La respuesta a preguntas de carácter tan dispar, puede encontrarse analizando, por un lado, la evolución del comercio internacional en el último cuarto de siglo y, por otro, observando los cambios cualitativos producidos en la composición de la cesta de la compra de los consumidores conforme han ido elevándose los niveles de renta per capita. Es entonces cuando nos damos cuenta de que Argentina no encaja en los patrones de una economía desarrollada, y, por tanto, no puede considerarse un país rico. Lo fue, ciertamente, en una época en la que en la demanda proveniente de los ciudadanos de los países hoy desarrollados primaban los bienes energéticos o de carácter básico, como la alimentación, lo que tenía su reflejo inmediato en el comercio internacional a través de las exportaciones, y, por tanto, en el nivel de reservas acumuladas, que es lo mismo que decir en su capacidad de pago. Pero hoy, con la renta per capita a niveles tan elevados en los principales países, origen y destino del comercio mundial, el porcentaje que estos bienes representan en el conjunto no sólo es pequeño sino que tiende a decrecer de manera permanente. No se trata únicamente de un problema ligado a las barreras de importación por parte de los países desarrollados, que también lo es. Los consumidores europeos, americanos o japoneses (y también los argentinos de renta media y alta) quieren, sobre todo, productos industriales (incluyendo los elaborados de origen agrícola) o servicios, de elevado valor añadido, diferenciados por calidad, diseño, marca o cualquier otra característica diferente al precio, que era el elemento básico de referencia del viejo modelo industrializador. Y esto, cómo no, tiene su reflejo directo también en los patrones por los que se rige el nuevo comercio internacional.

La pregunta relevante, pues, es por qué Argentina no ha generado producciones de mayor valor añadido, promocionado nuevos sectores, ni, por tanto, ha utilizado adecuadamente su enorme potencial de capital humano acumulado (ésta sí es una verdadera riqueza sin aprovechar), muy superior a la de cualquier economía latinoamericana. ¿Por qué, tras la ley de convertibilidad del 91, la apertura económica y las privatizaciones de empresas públicas bajo gobiernos de Menem, hubo tan clamoroso desprecio por las políticas industriales, comerciales y financieras dirigidas a las pequeñas y medianas empresas locales, a su competitividad y a su inserción plena en los mercados internacionales, mientras Brasil y Chile, por un lado, y Japón, toda Europa Occidental y EEUU, por otro, no dudaron ni un solo momento en aplicar aquellas con total desparpajo y abundancia de recursos? Aún más, ¿por qué se mantuvo un tipo de cambio totalmente irreal, más allá de 1996, cuando ya los peligros de la hiperinflación se hallaban totalmente controlados, y el problema comenzaba a ser, justamente, el contrario? Y finalmente ¿por qué el FMI, la Comisión Europea, y los demás organismos internacionales le negaron, en plena depresión, el pan y la sal a los gobiernos de De la Rúa, únicos mínimamente legitimados para sacar el país adelante debido a su escasa implicación en la corrupción del justicialismo menemista?

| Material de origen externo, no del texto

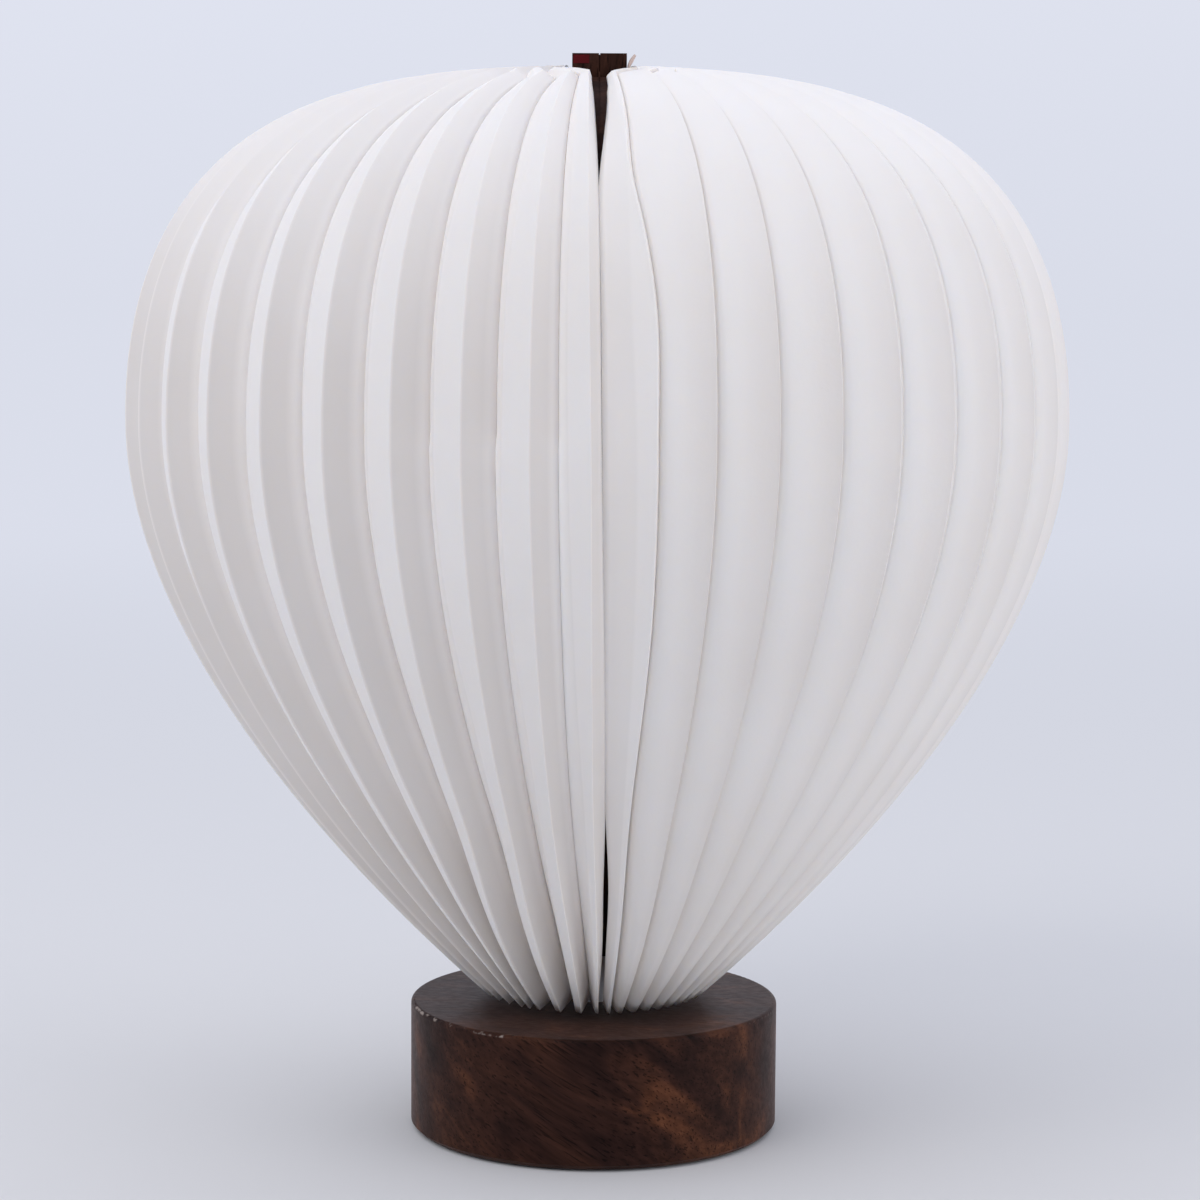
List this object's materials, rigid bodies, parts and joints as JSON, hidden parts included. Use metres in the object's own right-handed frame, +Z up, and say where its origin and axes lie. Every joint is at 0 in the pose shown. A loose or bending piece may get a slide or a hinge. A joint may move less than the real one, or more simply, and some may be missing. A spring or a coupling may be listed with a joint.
{
  "type": "accordion paper lantern",
  "caption": "Table lantern: a balloon-shaped accordion of pleated paper between two walnut boards that swing round an upright spine above a round wooden base.",
  "frame": {"origin": "centre of the underside of the base, on the table", "axes": "+Z up along the spine; -Y is the front, where the two boards meet; +X to the right seen from the front"},
  "size_m": [0.2263, 0.2264, 0.2577],
  "materials": {
    "walnut": "oiled",
    "board_walnut": "oiled",
    "black_plastic": "matte",
    "steel": "satin",
    "foot_rubber": "matte",
    "ballast_iron": "raw",
    "battery_wrap": "satin",
    "circuit_board": "satin",
    "aluminium": "satin",
    "led_strip": "satin",
    "frosted_diffuser": "frosted",
    "brass": "satin",
    "magnet_nickel": "polished",
    "red_lacquer": "gloss",
    "paper": "matte"
  },
  "bodies": {
    "base": {"base_block": "walnut", "base_plate": "black_plastic", "plate_screws": "steel", "foot_ring": "foot_rubber", "ballast_disc": "ballast_iron", "battery_pack": "battery_wrap", "control_board": "circuit_board", "usb_c_socket": "steel", "spine_tube": "aluminium", "led_strips": "led_strip", "diffuser_tube": "frosted_diffuser", "top_cap": "walnut", "fixed_board": "board_walnut", "fixed_hinge_arms": "brass", "fixed_magnets": "magnet_nickel", "red_inlay": "red_lacquer", "leaf_40": "paper"},
    "moving_board": {"moving_board": "board_walnut", "moving_hinge_arms": "brass", "moving_magnets": "magnet_nickel", "leaf_01": "paper"},
    "power_button": {"power_button": "black_plastic"},
    "leaf_02": {"leaf_02": "paper"},
    "leaf_03": {"leaf_03": "paper"},
    "leaf_04": {"leaf_04": "paper"},
    "leaf_05": {"leaf_05": "paper"},
    "leaf_06": {"leaf_06": "paper"},
    "leaf_07": {"leaf_07": "paper"},
    "leaf_08": {"leaf_08": "paper"},
    "leaf_09": {"leaf_09": "paper"},
    "leaf_10": {"leaf_10": "paper"},
    "leaf_11": {"leaf_11": "paper"},
    "leaf_12": {"leaf_12": "paper"},
    "leaf_13": {"leaf_13": "paper"},
    "leaf_14": {"leaf_14": "paper"},
    "leaf_15": {"leaf_15": "paper"},
    "leaf_16": {"leaf_16": "paper"},
    "leaf_17": {"leaf_17": "paper"},
    "leaf_18": {"leaf_18": "paper"},
    "leaf_19": {"leaf_19": "paper"},
    "leaf_20": {"leaf_20": "paper"},
    "leaf_21": {"leaf_21": "paper"},
    "leaf_22": {"leaf_22": "paper"},
    "leaf_23": {"leaf_23": "paper"},
    "leaf_24": {"leaf_24": "paper"},
    "leaf_25": {"leaf_25": "paper"},
    "leaf_26": {"leaf_26": "paper"},
    "leaf_27": {"leaf_27": "paper"},
    "leaf_28": {"leaf_28": "paper"},
    "leaf_29": {"leaf_29": "paper"},
    "leaf_30": {"leaf_30": "paper"},
    "leaf_31": {"leaf_31": "paper"},
    "leaf_32": {"leaf_32": "paper"},
    "leaf_33": {"leaf_33": "paper"},
    "leaf_34": {"leaf_34": "paper"},
    "leaf_35": {"leaf_35": "paper"},
    "leaf_36": {"leaf_36": "paper"},
    "leaf_37": {"leaf_37": "paper"},
    "leaf_38": {"leaf_38": "paper"},
    "leaf_39": {"leaf_39": "paper"}
  },
  "joints": [
    {"name": "lantern_fold", "type": "hinge", "parent": "base", "child": "moving_board", "pos_m": [0, 0, 0.15], "axis": [0, 0, 1], "range_deg": [0, 305]},
    {"name": "fold_02", "type": "hinge", "parent": "base", "child": "leaf_02", "pos_m": [0, 0, 0.15], "axis": [0, 0, 1], "range_deg": [0, 299.73]},
    {"name": "fold_03", "type": "hinge", "parent": "base", "child": "leaf_03", "pos_m": [0, 0, 0.15], "axis": [0, 0, 1], "range_deg": [0, 294.03]},
    {"name": "fold_04", "type": "hinge", "parent": "base", "child": "leaf_04", "pos_m": [0, 0, 0.15], "axis": [0, 0, 1], "range_deg": [0, 287.94]},
    {"name": "fold_05", "type": "hinge", "parent": "base", "child": "leaf_05", "pos_m": [0, 0, 0.15], "axis": [0, 0, 1], "range_deg": [0, 281.51]},
    {"name": "fold_06", "type": "hinge", "parent": "base", "child": "leaf_06", "pos_m": [0, 0, 0.15], "axis": [0, 0, 1], "range_deg": [0, 274.77]},
    {"name": "fold_07", "type": "hinge", "parent": "base", "child": "leaf_07", "pos_m": [0, 0, 0.15], "axis": [0, 0, 1], "range_deg": [0, 267.76]},
    {"name": "fold_08", "type": "hinge", "parent": "base", "child": "leaf_08", "pos_m": [0, 0, 0.15], "axis": [0, 0, 1], "range_deg": [0, 260.51]},
    {"name": "fold_09", "type": "hinge", "parent": "base", "child": "leaf_09", "pos_m": [0, 0, 0.15], "axis": [0, 0, 1], "range_deg": [0, 253.04]},
    {"name": "fold_10", "type": "hinge", "parent": "base", "child": "leaf_10", "pos_m": [0, 0, 0.15], "axis": [0, 0, 1], "range_deg": [0, 245.37]},
    {"name": "fold_11", "type": "hinge", "parent": "base", "child": "leaf_11", "pos_m": [0, 0, 0.15], "axis": [0, 0, 1], "range_deg": [0, 237.53]},
    {"name": "fold_12", "type": "hinge", "parent": "base", "child": "leaf_12", "pos_m": [0, 0, 0.15], "axis": [0, 0, 1], "range_deg": [0, 229.53]},
    {"name": "fold_13", "type": "hinge", "parent": "base", "child": "leaf_13", "pos_m": [0, 0, 0.15], "axis": [0, 0, 1], "range_deg": [0, 221.4]},
    {"name": "fold_14", "type": "hinge", "parent": "base", "child": "leaf_14", "pos_m": [0, 0, 0.15], "axis": [0, 0, 1], "range_deg": [0, 213.14]},
    {"name": "fold_15", "type": "hinge", "parent": "base", "child": "leaf_15", "pos_m": [0, 0, 0.15], "axis": [0, 0, 1], "range_deg": [0, 204.78]},
    {"name": "fold_16", "type": "hinge", "parent": "base", "child": "leaf_16", "pos_m": [0, 0, 0.15], "axis": [0, 0, 1], "range_deg": [0, 196.32]},
    {"name": "fold_17", "type": "hinge", "parent": "base", "child": "leaf_17", "pos_m": [0, 0, 0.15], "axis": [0, 0, 1], "range_deg": [0, 187.78]},
    {"name": "fold_18", "type": "hinge", "parent": "base", "child": "leaf_18", "pos_m": [0, 0, 0.15], "axis": [0, 0, 1], "range_deg": [0, 179.16]},
    {"name": "fold_19", "type": "hinge", "parent": "base", "child": "leaf_19", "pos_m": [0, 0, 0.15], "axis": [0, 0, 1], "range_deg": [0, 170.49]},
    {"name": "fold_20", "type": "hinge", "parent": "base", "child": "leaf_20", "pos_m": [0, 0, 0.15], "axis": [0, 0, 1], "range_deg": [0, 161.76]},
    {"name": "fold_21", "type": "hinge", "parent": "base", "child": "leaf_21", "pos_m": [0, 0, 0.15], "axis": [0, 0, 1], "range_deg": [0, 152.99]},
    {"name": "fold_22", "type": "hinge", "parent": "base", "child": "leaf_22", "pos_m": [0, 0, 0.15], "axis": [0, 0, 1], "range_deg": [0, 144.18]},
    {"name": "fold_23", "type": "hinge", "parent": "base", "child": "leaf_23", "pos_m": [0, 0, 0.15], "axis": [0, 0, 1], "range_deg": [0, 135.36]},
    {"name": "fold_24", "type": "hinge", "parent": "base", "child": "leaf_24", "pos_m": [0, 0, 0.15], "axis": [0, 0, 1], "range_deg": [0, 126.52]},
    {"name": "fold_25", "type": "hinge", "parent": "base", "child": "leaf_25", "pos_m": [0, 0, 0.15], "axis": [0, 0, 1], "range_deg": [0, 117.68]},
    {"name": "fold_26", "type": "hinge", "parent": "base", "child": "leaf_26", "pos_m": [0, 0, 0.15], "axis": [0, 0, 1], "range_deg": [0, 108.84]},
    {"name": "fold_27", "type": "hinge", "parent": "base", "child": "leaf_27", "pos_m": [0, 0, 0.15], "axis": [0, 0, 1], "range_deg": [0, 100.04]},
    {"name": "fold_28", "type": "hinge", "parent": "base", "child": "leaf_28", "pos_m": [0, 0, 0.15], "axis": [0, 0, 1], "range_deg": [0, 91.27]},
    {"name": "fold_29", "type": "hinge", "parent": "base", "child": "leaf_29", "pos_m": [0, 0, 0.15], "axis": [0, 0, 1], "range_deg": [0, 82.55]},
    {"name": "fold_30", "type": "hinge", "parent": "base", "child": "leaf_30", "pos_m": [0, 0, 0.15], "axis": [0, 0, 1], "range_deg": [0, 73.91]},
    {"name": "fold_31", "type": "hinge", "parent": "base", "child": "leaf_31", "pos_m": [0, 0, 0.15], "axis": [0, 0, 1], "range_deg": [0, 65.36]},
    {"name": "fold_32", "type": "hinge", "parent": "base", "child": "leaf_32", "pos_m": [0, 0, 0.15], "axis": [0, 0, 1], "range_deg": [0, 56.94]},
    {"name": "fold_33", "type": "hinge", "parent": "base", "child": "leaf_33", "pos_m": [0, 0, 0.15], "axis": [0, 0, 1], "range_deg": [0, 48.68]},
    {"name": "fold_34", "type": "hinge", "parent": "base", "child": "leaf_34", "pos_m": [0, 0, 0.15], "axis": [0, 0, 1], "range_deg": [0, 40.62]},
    {"name": "fold_35", "type": "hinge", "parent": "base", "child": "leaf_35", "pos_m": [0, 0, 0.15], "axis": [0, 0, 1], "range_deg": [0, 32.8]},
    {"name": "fold_36", "type": "hinge", "parent": "base", "child": "leaf_36", "pos_m": [0, 0, 0.15], "axis": [0, 0, 1], "range_deg": [0, 25.3]},
    {"name": "fold_37", "type": "hinge", "parent": "base", "child": "leaf_37", "pos_m": [0, 0, 0.15], "axis": [0, 0, 1], "range_deg": [0, 18.17]},
    {"name": "fold_38", "type": "hinge", "parent": "base", "child": "leaf_38", "pos_m": [0, 0, 0.15], "axis": [0, 0, 1], "range_deg": [0, 11.5]},
    {"name": "fold_39", "type": "hinge", "parent": "base", "child": "leaf_39", "pos_m": [0, 0, 0.15], "axis": [0, 0, 1], "range_deg": [0, 5.41]},
    {"name": "power_press", "type": "slide", "parent": "base", "child": "power_button", "axis": [-0.5299, -0.848, 0], "range_m": [0, 0.001], "stiffness_N_per_m": 300, "springref_m": -0.002}
  ],
  "couplings": [
    {"joint": "fold_02", "follows": "lantern_fold", "ratio": 0.9827},
    {"joint": "fold_03", "follows": "lantern_fold", "ratio": 0.96399},
    {"joint": "fold_04", "follows": "lantern_fold", "ratio": 0.94403},
    {"joint": "fold_05", "follows": "lantern_fold", "ratio": 0.92295},
    {"joint": "fold_06", "follows": "lantern_fold", "ratio": 0.90087},
    {"joint": "fold_07", "follows": "lantern_fold", "ratio": 0.87789},
    {"joint": "fold_08", "follows": "lantern_fold", "ratio": 0.8541},
    {"joint": "fold_09", "follows": "lantern_fold", "ratio": 0.8296},
    {"joint": "fold_10", "follows": "lantern_fold", "ratio": 0.80446},
    {"joint": "fold_11", "follows": "lantern_fold", "ratio": 0.77875},
    {"joint": "fold_12", "follows": "lantern_fold", "ratio": 0.75254},
    {"joint": "fold_13", "follows": "lantern_fold", "ratio": 0.72587},
    {"joint": "fold_14", "follows": "lantern_fold", "ratio": 0.6988},
    {"joint": "fold_15", "follows": "lantern_fold", "ratio": 0.67138},
    {"joint": "fold_16", "follows": "lantern_fold", "ratio": 0.64364},
    {"joint": "fold_17", "follows": "lantern_fold", "ratio": 0.61563},
    {"joint": "fold_18", "follows": "lantern_fold", "ratio": 0.58738},
    {"joint": "fold_19", "follows": "lantern_fold", "ratio": 0.55893},
    {"joint": "fold_20", "follows": "lantern_fold", "ratio": 0.53032},
    {"joint": "fold_21", "follows": "lantern_fold", "ratio": 0.50156},
    {"joint": "fold_22", "follows": "lantern_fold", "ratio": 0.4727},
    {"joint": "fold_23", "follows": "lantern_fold", "ratio": 0.44376},
    {"joint": "fold_24", "follows": "lantern_fold", "ratio": 0.41478},
    {"joint": "fold_25", "follows": "lantern_fold", "ratio": 0.38579},
    {"joint": "fold_26", "follows": "lantern_fold", "ratio": 0.35684},
    {"joint": "fold_27", "follows": "lantern_fold", "ratio": 0.32796},
    {"joint": "fold_28", "follows": "lantern_fold", "ratio": 0.2992},
    {"joint": "fold_29", "follows": "lantern_fold", "ratio": 0.27062},
    {"joint": "fold_30", "follows": "lantern_fold", "ratio": 0.24228},
    {"joint": "fold_31", "follows": "lantern_fold", "ratio": 0.21427},
    {"joint": "fold_32", "follows": "lantern_fold", "ratio": 0.18666},
    {"joint": "fold_33", "follows": "lantern_fold", "ratio": 0.15958},
    {"joint": "fold_34", "follows": "lantern_fold", "ratio": 0.13315},
    {"joint": "fold_35", "follows": "lantern_fold", "ratio": 0.10753},
    {"joint": "fold_36", "follows": "lantern_fold", "ratio": 0.08291},
    {"joint": "fold_37", "follows": "lantern_fold", "ratio": 0.059533},
    {"joint": "fold_38", "follows": "lantern_fold", "ratio": 0.037678},
    {"joint": "fold_39", "follows": "lantern_fold", "ratio": 0.017693}
  ]
}
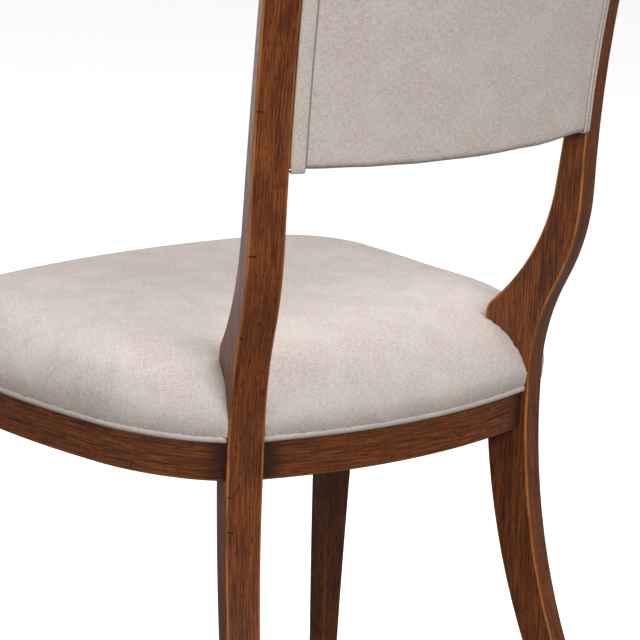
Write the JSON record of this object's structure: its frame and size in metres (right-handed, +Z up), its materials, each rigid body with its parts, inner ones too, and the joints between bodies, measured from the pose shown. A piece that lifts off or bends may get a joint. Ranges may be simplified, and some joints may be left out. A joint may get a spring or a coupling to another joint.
{
  "type": "dining chair",
  "caption": "Upholstered side chair with sawn sabre legs rising into the back stiles, a bowed seat ring, a crowned tight seat and a curved padded back tablet.",
  "frame": {"origin": "on the floor, under the middle of the chair's overall box", "axes": "+Z up, the sitter faces -Y, +X is the chair's left"},
  "size_m": [0.56, 0.594, 0.885],
  "materials": {
    "walnut_show_wood": "satin lacquer over a walnut stain",
    "beech_frame": "sawn, unfinished",
    "birch_plywood": "sanded, unfinished",
    "plated_steel": "zinc plated",
    "oatmeal_weave": "textured plain weave",
    "foam": "open cell",
    "wadding": "soft fibre",
    "black_cambric": "thin woven lining",
    "nylon_glide": "moulded"
  },
  "bodies": {
    "root": {"back_band_left": "oatmeal_weave", "back_band_right": "oatmeal_weave", "back_board": "birch_plywood", "back_bottom_rail": "beech_frame", "back_pad": "foam", "back_tenons": "beech_frame", "back_top_rail": "beech_frame", "corner_block_screws": "plated_steel", "dust_cover": "black_cambric", "dust_cover_staples": "plated_steel", "floor_glides": "nylon_glide", "front_left_corner_block": "beech_frame", "front_leg_left": "walnut_show_wood", "front_leg_right": "walnut_show_wood", "front_right_corner_block": "beech_frame", "front_seat_rail": "walnut_show_wood", "glide_nails": "plated_steel", "inside_back_cover": "oatmeal_weave", "left_seat_rail": "walnut_show_wood", "outside_back_cover": "oatmeal_weave", "outside_back_wadding": "wadding", "rail_tenons": "beech_frame", "rear_left_corner_block": "beech_frame", "rear_leg_left": "walnut_show_wood", "rear_leg_right": "walnut_show_wood", "rear_right_corner_block": "beech_frame", "rear_seat_rail": "walnut_show_wood", "right_seat_rail": "walnut_show_wood", "seat_board": "birch_plywood", "seat_board_screws": "plated_steel", "seat_cover": "oatmeal_weave", "seat_foam": "foam", "seat_welt_front": "oatmeal_weave", "seat_welt_rear": "oatmeal_weave"}
  },
  "joints": []
}
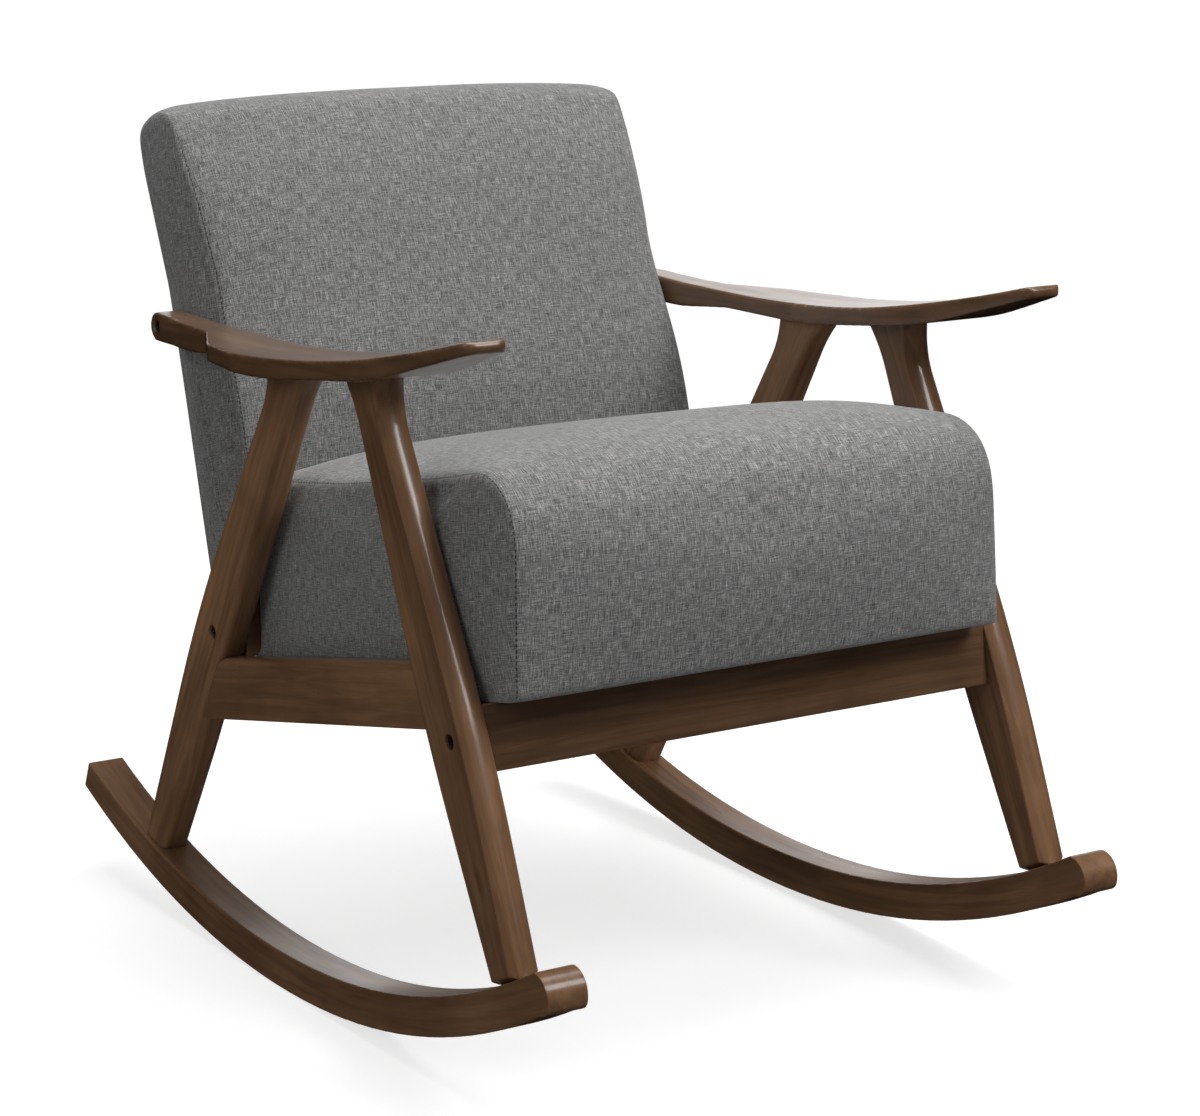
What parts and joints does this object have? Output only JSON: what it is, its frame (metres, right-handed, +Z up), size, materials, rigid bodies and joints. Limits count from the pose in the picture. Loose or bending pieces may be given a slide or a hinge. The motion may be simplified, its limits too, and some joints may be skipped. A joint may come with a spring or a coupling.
{
  "type": "rocking chair",
  "caption": "Upholstered rocking chair with a slanted wooden frame, shaped open armrests and two curved rockers to sit in and rock on.",
  "frame": {"origin": "on the floor, below the centre of the chair's bounding box", "axes": "+X towards the sitter's left, +Y rearward, +Z up; the chair faces -Y and X = 0 is its mirror plane"},
  "size_m": [0.6998, 0.9402, 0.833],
  "materials": {
    "stained_wood": "satin dark walnut stain",
    "inner_wood": "unfinished",
    "upholstery": "grey linen-look weave",
    "cover_cloth": "black non-woven",
    "webbing": "woven strap",
    "spring_steel": "bare wire",
    "black_bolts": "black oxide",
    "zinc": "zinc plated",
    "bush_plastic": "matte",
    "dowel_wood": "beech, unfinished"
  },
  "bodies": {
    "root": {"rocker_left": "stained_wood", "front_leg_left": "stained_wood", "rear_leg_left": "stained_wood", "armrest_left": "stained_wood", "side_rail_left": "stained_wood", "rocker_right": "stained_wood", "front_leg_right": "stained_wood", "rear_leg_right": "stained_wood", "armrest_right": "stained_wood", "side_rail_right": "stained_wood", "front_rail": "stained_wood", "rear_rail": "stained_wood", "seat_ledger": "inner_wood", "seat_cleat_left": "inner_wood", "seat_cleat_right": "inner_wood", "corner_blocks": "inner_wood", "seat_frame_left": "inner_wood", "seat_frame_right": "inner_wood", "seat_frame_front": "inner_wood", "seat_frame_back": "inner_wood", "back_stile_left": "inner_wood", "back_stile_right": "inner_wood", "back_rail_bottom": "inner_wood", "back_rail_middle": "inner_wood", "back_rail_top": "inner_wood", "seat_cushion": "upholstery", "back_cushion": "upholstery", "back_panel": "upholstery", "dust_cover": "cover_cloth", "back_webbing": "webbing", "seat_springs": "spring_steel", "spring_clips": "spring_steel", "front_leg_bolts": "black_bolts", "rear_leg_bolts": "black_bolts", "armrest_bolts": "black_bolts", "barrel_nuts": "zinc", "back_inserts": "zinc", "seat_screws": "zinc", "back_screws": "zinc", "back_bushes": "bush_plastic", "armrest_dowels": "dowel_wood", "rocker_dowels": "dowel_wood", "side_rail_dowels": "dowel_wood"}
  },
  "joints": []
}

Evidentemente ahora, en la situación de colapso total por la que atraviesa el país en su conjunto, con una base productiva debilitada, desorientada y prácticamente fuera del mercado, no haya otra solución a corto plazo que hacer lo que está intentando hacer Duhalde; incluso, a corto plazo, favorecer de algún modo el tejido empresarial local con medidas relativamente proteccionistas. Pero si, una vez fuera del largo y negro túnel actual, se opta de nuevo por esa suerte de liberalismo papanatas que, paradójicamente, termina arraigando precisamente en aquellos países que no pueden permitirse ese lujo, dentro de unos años, con devaluación del peso incluido, Argentina volverá a estar en el mismo punto en donde empezó esta deprimente y descorazonadora historia: allá por los últimos instantes del gobierno radical de Alfonsín de finales de los ochenta. Ojalá sea yo el equivocado.

Andrés García Reche es profesor titular de Economía Aplicada de la Universidad de Valencia.